Most men make the same mistake. She takes a few hours — sometimes a day — and suddenly the phone is being checked every ten minutes. A follow-up text goes out. Then another. The energy shifts from calm to anxious without him even noticing. And that shift is what changes how she sees him. Not the wait. Not her slow replies. The reaction to it. That is where most men lose ground they did not need to lose.
The Follow-Up Text Rarely Helps

Sending another message before she has responded to the first one does not remind her. Does not create urgency. It signals that the wait is getting to him — and that signal lands louder than anything the text actually says. One message. Sent once. Then stop.
Silence Is Not a Signal

Most men read silence as a bad sign. Sometimes it is nothing. She is busy. Distracted. In the middle of something that has nothing to do with him.
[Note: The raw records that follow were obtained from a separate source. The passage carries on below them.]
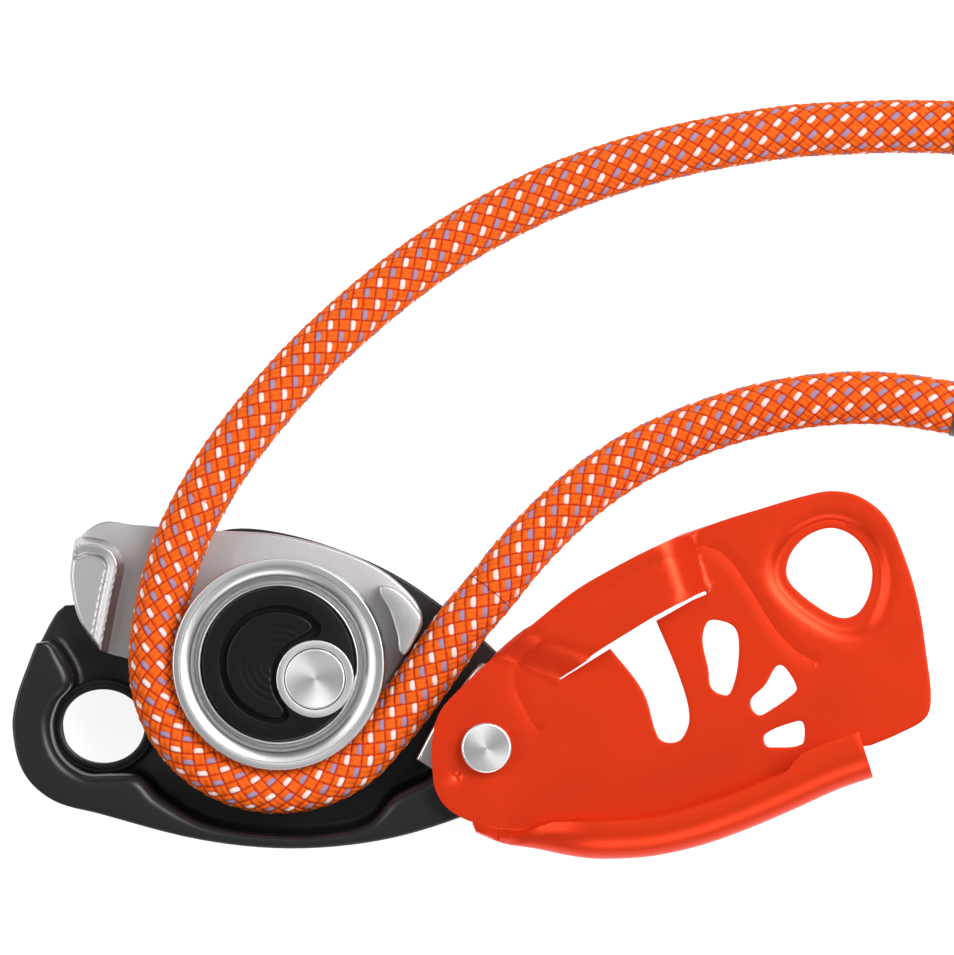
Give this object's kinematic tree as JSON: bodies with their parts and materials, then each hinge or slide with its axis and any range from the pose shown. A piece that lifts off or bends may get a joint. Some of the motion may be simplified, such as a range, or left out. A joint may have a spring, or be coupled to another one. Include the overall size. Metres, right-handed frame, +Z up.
{
  "type": "rope descender",
  "caption": "Cam-braking rope descender lying open: forged side plate, cam with a free-running wheel, swinging side plate with a rolled lip, back handle, and rope threaded round the wheel.",
  "frame": {"origin": "on the surface the device lies on, under the middle of its box, rope strands left out", "axes": "+X from the carabiner eye of the fixed side plate towards the far end of the opened side plate; +Z up, out of the swinging plate's outer face; every joint axis is parallel to Z"},
  "size_m": [0.1734, 0.1351, 0.0359],
  "materials": {
    "black_alloy": "satin",
    "orange_alloy": "satin",
    "polished_steel": "polished",
    "brushed_steel": "brushed",
    "steel": "satin",
    "spring_steel": "satin",
    "grey_alloy": "satin",
    "bronze": "satin",
    "black_plastic": "matte",
    "nylon": "matte",
    "rope_braid": "matte"
  },
  "bodies": {
    "body": {"fixed_side_plate": "black_alloy", "friction_plate": "brushed_steel", "friction_plate_screw_1": "steel", "friction_plate_screw_2": "steel", "hinge_rivet": "polished_steel", "hinge_back_washer": "steel", "hinge_washer": "nylon", "cam_axle": "polished_steel", "cam_axle_collar": "polished_steel", "cam_axle_nut": "steel", "cam_return_spring": "spring_steel", "handle_return_spring": "spring_steel", "rope_wrap": "rope_braid", "rope_climber_strand": "rope_braid", "rope_brake_strand": "rope_braid"},
    "side_plate": {"moving_side_plate": "orange_alloy", "hinge_bush": "bronze"},
    "cam": {"cam_plate": "brushed_steel", "cam_hub": "grey_alloy", "hub_cover": "black_plastic", "cam_bush": "bronze", "bearing_inner_race": "steel", "cam_hub_screw_1": "steel", "cam_hub_screw_2": "steel"},
    "wheel": {"rope_wheel": "polished_steel", "bearing_outer_race": "steel"},
    "ball_cage": {"bearing_cage": "nylon", "bearing_ball_01": "steel", "bearing_ball_02": "steel", "bearing_ball_03": "steel", "bearing_ball_04": "steel", "bearing_ball_05": "steel", "bearing_ball_06": "steel", "bearing_ball_07": "steel", "bearing_ball_08": "steel", "bearing_ball_09": "steel", "bearing_ball_10": "steel", "bearing_ball_11": "steel", "bearing_ball_12": "steel"},
    "handle": {"handle_lever": "black_plastic", "handle_drive_plate": "steel", "handle_drive_pin": "steel"}
  },
  "joints": [
    {"name": "side_plate_hinge", "type": "hinge", "parent": "body", "child": "side_plate", "pos_m": [0.00273, -0.01307, 0.0263], "axis": [0, 0, 1], "range_deg": [0, 150.4]},
    {"name": "cam_pivot", "type": "hinge", "parent": "body", "child": "cam", "pos_m": [-0.02767, -0.00097, 0.013], "axis": [0, 0, 1], "range_deg": [-12, 0], "stiffness_Nm_per_rad": 0.05, "springref_deg": 2.86, "deforming": ["rope_wrap", "cam_return_spring"]},
    {"name": "wheel_spin", "type": "hinge", "parent": "cam", "child": "wheel", "pos_m": [-0.03417, 0.00163, 0.0195], "axis": [0, 0, 1], "continuous": true},
    {"name": "cage_roll", "type": "hinge", "parent": "cam", "child": "ball_cage", "pos_m": [-0.03417, 0.00163, 0.0195], "axis": [0, 0, 1], "continuous": true},
    {"name": "handle_pull", "type": "hinge", "parent": "body", "child": "handle", "pos_m": [-0.02767, -0.00097, 0.003], "axis": [0, 0, 1], "range_deg": [0, 95], "stiffness_Nm_per_rad": 0.03, "springref_deg": -11.46, "deforming": ["handle_return_spring"]}
  ],
  "couplings": [
    {"joint": "cage_roll", "follows": "wheel_spin", "ratio": 0.527}
  ]
}
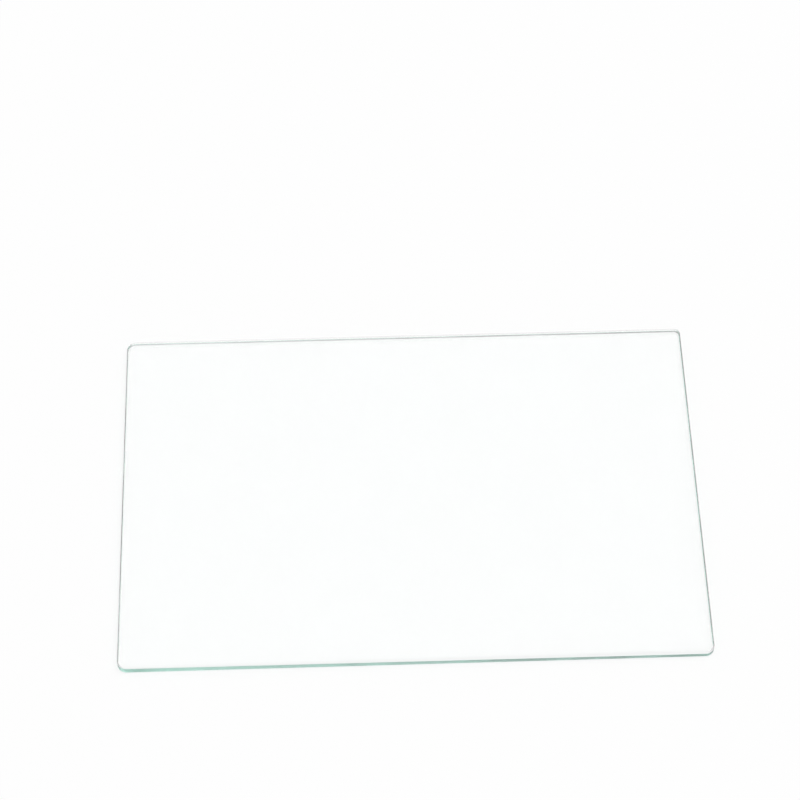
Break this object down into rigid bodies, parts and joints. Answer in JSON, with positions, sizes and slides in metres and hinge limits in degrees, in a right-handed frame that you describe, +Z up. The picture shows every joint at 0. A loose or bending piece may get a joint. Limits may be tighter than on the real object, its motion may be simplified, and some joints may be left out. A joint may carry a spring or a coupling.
{
  "type": "microscope slide",
  "caption": "Plain rectangular pane of clear glass with rounded corners and ground edges, lying flat, that carries a specimen under a microscope.",
  "frame": {"origin": "centre of the lower face, the one that the slide lies on", "axes": "+Z up out of the upper face, +X along the length, +Y along the width, away from the viewer"},
  "size_m": [0.075, 0.05, 0.0011],
  "materials": {
    "glass": "clear polished faces, a pale green rim and fine grey ground bevels"
  },
  "bodies": {
    "root": {"glass_pane": "glass"}
  },
  "joints": []
}
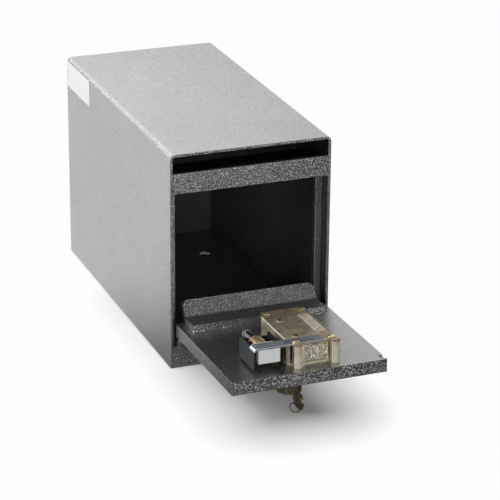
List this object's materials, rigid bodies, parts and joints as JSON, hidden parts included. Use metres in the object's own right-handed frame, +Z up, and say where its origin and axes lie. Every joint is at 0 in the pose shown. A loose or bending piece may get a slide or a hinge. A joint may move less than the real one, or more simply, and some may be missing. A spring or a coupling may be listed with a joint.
{
  "type": "drop safe",
  "caption": "Small steel drop safe with a full-width deposit slot over a thick drop-front door that carries a key lock, its bolt and a spring-loaded relock block.",
  "frame": {"origin": "centre of the footprint, on the surface that the safe stands on", "axes": "+X to the right seen from the front, +Y from the front to the back, +Z up"},
  "size_m": [0.1526, 0.4467, 0.2032],
  "materials": {
    "hammertone_paint": "textured grey powder coat with a fine hammered grain",
    "dark_paint": "matte near-black coat",
    "nickel_casting": "satin champagne nickel over a zinc casting",
    "zinc_plate": "bright bluish zinc plate",
    "yellow_zinc": "yellow chromate over zinc plate",
    "bright_steel": "turned and blanked steel",
    "key_alloy": "dark bronze-nickel",
    "label_paper": "blank satin sticker"
  },
  "bodies": {
    "safe_body": {"body_shell": "hammertone_paint", "bottom_plate": "hammertone_paint", "back_plate": "hammertone_paint", "cross_bar": "hammertone_paint", "sill_bar": "hammertone_paint", "stop_strip_left": "hammertone_paint", "stop_strip_right": "hammertone_paint", "deposit_chute": "dark_paint", "deposit_baffle": "dark_paint", "hinge_leaf_body": "hammertone_paint", "hinge_pin": "bright_steel", "side_label": "label_paper"},
    "door": {"door_plate": "hammertone_paint", "door_guard": "hammertone_paint", "hinge_leaf_door": "hammertone_paint", "lock_case": "nickel_casting", "lock_lid": "nickel_casting", "lid_screws": "nickel_casting", "case_screws": "bright_steel", "lever_post": "bright_steel", "relock_bracket": "zinc_plate", "relock_spring": "yellow_zinc"},
    "lock_bolt": {"lock_bolt": "nickel_casting", "bolt_drive_fork": "bright_steel"},
    "key": {"key_barrel": "key_alloy", "crank_pin": "bright_steel", "key": "key_alloy"},
    "key_ring": {"key_ring": "key_alloy"},
    "levers": {"lever_lower": "bright_steel", "lever_middle": "bright_steel", "lever_upper": "bright_steel", "lever_springs": "bright_steel"},
    "relocker": {"relock_block": "zinc_plate", "relock_rod": "bright_steel", "relock_head": "zinc_plate"}
  },
  "joints": [
    {"name": "door_swing", "type": "hinge", "parent": "safe_body", "child": "door", "pos_m": [0, -0.15716, 0.02656], "axis": [1, 0, 0], "range_deg": [-88.32, 0]},
    {"name": "key_turn", "type": "hinge", "parent": "door", "child": "key", "pos_m": [-0.002, -0.26535, 0.0465], "axis": [0, -0.0293, -0.9996], "range_deg": [0, 120]},
    {"name": "bolt_slide", "type": "slide", "parent": "door", "child": "lock_bolt", "axis": [0, -0.9996, 0.0293], "range_m": [0, 0.019]},
    {"name": "lever_swing", "type": "hinge", "parent": "door", "child": "levers", "pos_m": [-0.002, -0.22877, 0.04543], "axis": [0, -0.0293, -0.9996], "range_deg": [0, 3.1]},
    {"name": "relock_slide", "type": "slide", "parent": "door", "child": "relocker", "axis": [0, -0.9996, 0.0293], "range_m": [0, 0.017]},
    {"name": "ring_swing", "type": "hinge", "parent": "key", "child": "key_ring", "pos_m": [-0.002, -0.26904, 0.00619], "axis": [1, 0, 0], "range_deg": [0, 148]}
  ],
  "couplings": [
    {"joint": "key_turn", "follows": "bolt_slide", "rad_per_m": 110.23},
    {"joint": "lever_swing", "follows": "bolt_slide", "rad_per_m": 2.7558}
  ]
}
Treating a slow reply like a verdict creates anxiety where there was never any reason for it.
Short Texts Land Better

Not a paragraph. Not something designed to sound casual, yet clearly not casual. Something short — easy to respond to, no pressure attached. A real question. A comment that does not demand anything back. Short always lands better than long after a long wait.
Do Not Mention the Wait

Pointing it out puts her on the defensive before the conversation has started. Pick up where things left off. Respond as if no time passed. That composure says more than any clever line ever could.
Busy People Reply When They Can

A woman with a full life is not managing response times. She replies when she gets to it. A man who understands that — and does not make it mean something — is already different from most.
Tone Travels Through Text

Anxiety shows up in word choice. In message length. In the energy behind it. She can feel the difference between a man who is genuinely unbothered and one who is performing unbothered. Calm and direct always lands. Everything else usually does not.
A Full Life Fixes Most of This

A man genuinely busy with something that matters to him does not obsess over response times, not as a strategy — just because he has other things holding his attention. The texts take care of themselves when the life behind them is already full.
One Text. Then Leave It.

Say what needs to be said — clearly, no pressure, no hidden agenda behind it. Put the phone down. Go back to whatever was happening before. If she is interested, she will respond. If she is not — nothing sent in the meantime was going to change that anyway.